--- TASK DIRECTIONS ---
Copy out the complete listing, word for word.

--- STORED DATA ---

— START —

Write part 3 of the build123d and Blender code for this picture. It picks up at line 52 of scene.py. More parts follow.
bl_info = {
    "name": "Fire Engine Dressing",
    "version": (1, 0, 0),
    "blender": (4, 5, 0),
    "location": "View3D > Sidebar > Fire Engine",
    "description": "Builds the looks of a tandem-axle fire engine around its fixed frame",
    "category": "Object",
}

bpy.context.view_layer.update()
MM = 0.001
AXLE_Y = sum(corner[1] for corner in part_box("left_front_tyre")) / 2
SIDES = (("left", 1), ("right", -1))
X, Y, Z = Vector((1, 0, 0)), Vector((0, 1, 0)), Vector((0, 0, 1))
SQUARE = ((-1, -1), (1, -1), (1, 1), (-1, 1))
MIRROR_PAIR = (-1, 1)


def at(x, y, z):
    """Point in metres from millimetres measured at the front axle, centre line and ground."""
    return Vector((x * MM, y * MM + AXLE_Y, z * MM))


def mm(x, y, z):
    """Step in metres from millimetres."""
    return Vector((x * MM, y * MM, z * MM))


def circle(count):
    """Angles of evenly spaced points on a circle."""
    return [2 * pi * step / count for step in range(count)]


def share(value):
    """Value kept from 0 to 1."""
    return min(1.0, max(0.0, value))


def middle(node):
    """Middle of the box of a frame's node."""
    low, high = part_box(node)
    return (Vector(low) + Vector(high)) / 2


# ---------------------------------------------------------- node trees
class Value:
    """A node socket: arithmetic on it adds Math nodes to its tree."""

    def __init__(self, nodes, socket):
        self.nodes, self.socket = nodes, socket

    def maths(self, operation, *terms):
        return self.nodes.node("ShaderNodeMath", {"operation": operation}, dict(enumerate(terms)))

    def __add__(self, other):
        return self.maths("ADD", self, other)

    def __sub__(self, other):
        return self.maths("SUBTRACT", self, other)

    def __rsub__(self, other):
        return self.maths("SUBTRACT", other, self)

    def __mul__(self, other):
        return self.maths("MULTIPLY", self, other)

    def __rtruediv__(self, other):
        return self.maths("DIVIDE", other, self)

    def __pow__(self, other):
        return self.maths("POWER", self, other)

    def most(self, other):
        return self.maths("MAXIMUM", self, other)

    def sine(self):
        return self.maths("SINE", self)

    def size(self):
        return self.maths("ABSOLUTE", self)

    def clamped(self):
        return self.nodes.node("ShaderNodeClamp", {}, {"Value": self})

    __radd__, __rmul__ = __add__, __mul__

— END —

--- SOLUTION TO THIS PROBLEM ---
Write part 3 of the build123d and Blender code for this picture. It picks up at line 52 of scene.py. More parts follow.
bl_info = {
    "name": "Fire Engine Dressing",
    "version": (1, 0, 0),
    "blender": (4, 5, 0),
    "location": "View3D > Sidebar > Fire Engine",
    "description": "Builds the looks of a tandem-axle fire engine around its fixed frame",
    "category": "Object",
}

bpy.context.view_layer.update()
MM = 0.001
AXLE_Y = sum(corner[1] for corner in part_box("left_front_tyre")) / 2
SIDES = (("left", 1), ("right", -1))
X, Y, Z = Vector((1, 0, 0)), Vector((0, 1, 0)), Vector((0, 0, 1))
SQUARE = ((-1, -1), (1, -1), (1, 1), (-1, 1))
MIRROR_PAIR = (-1, 1)


def at(x, y, z):
    """Point in metres from millimetres measured at the front axle, centre line and ground."""
    return Vector((x * MM, y * MM + AXLE_Y, z * MM))


def mm(x, y, z):
    """Step in metres from millimetres."""
    return Vector((x * MM, y * MM, z * MM))


def circle(count):
    """Angles of evenly spaced points on a circle."""
    return [2 * pi * step / count for step in range(count)]


def share(value):
    """Value kept from 0 to 1."""
    return min(1.0, max(0.0, value))


def middle(node):
    """Middle of the box of a frame's node."""
    low, high = part_box(node)
    return (Vector(low) + Vector(high)) / 2


# ---------------------------------------------------------- node trees
class Value:
    """A node socket: arithmetic on it adds Math nodes to its tree."""

    def __init__(self, nodes, socket):
        self.nodes, self.socket = nodes, socket

    def maths(self, operation, *terms):
        return self.nodes.node("ShaderNodeMath", {"operation": operation}, dict(enumerate(terms)))

    def __add__(self, other):
        return self.maths("ADD", self, other)

    def __sub__(self, other):
        return self.maths("SUBTRACT", self, other)

    def __rsub__(self, other):
        return self.maths("SUBTRACT", other, self)

    def __mul__(self, other):
        return self.maths("MULTIPLY", self, other)

    def __rtruediv__(self, other):
        return self.maths("DIVIDE", other, self)

    def __pow__(self, other):
        return self.maths("POWER", self, other)

    def most(self, other):
        return self.maths("MAXIMUM", self, other)

    def sine(self):
        return self.maths("SINE", self)

    def size(self):
        return self.maths("ABSOLUTE", self)

    def clamped(self):
        return self.nodes.node("ShaderNodeClamp", {}, {"Value": self})

    __radd__, __rmul__ = __add__, __mul__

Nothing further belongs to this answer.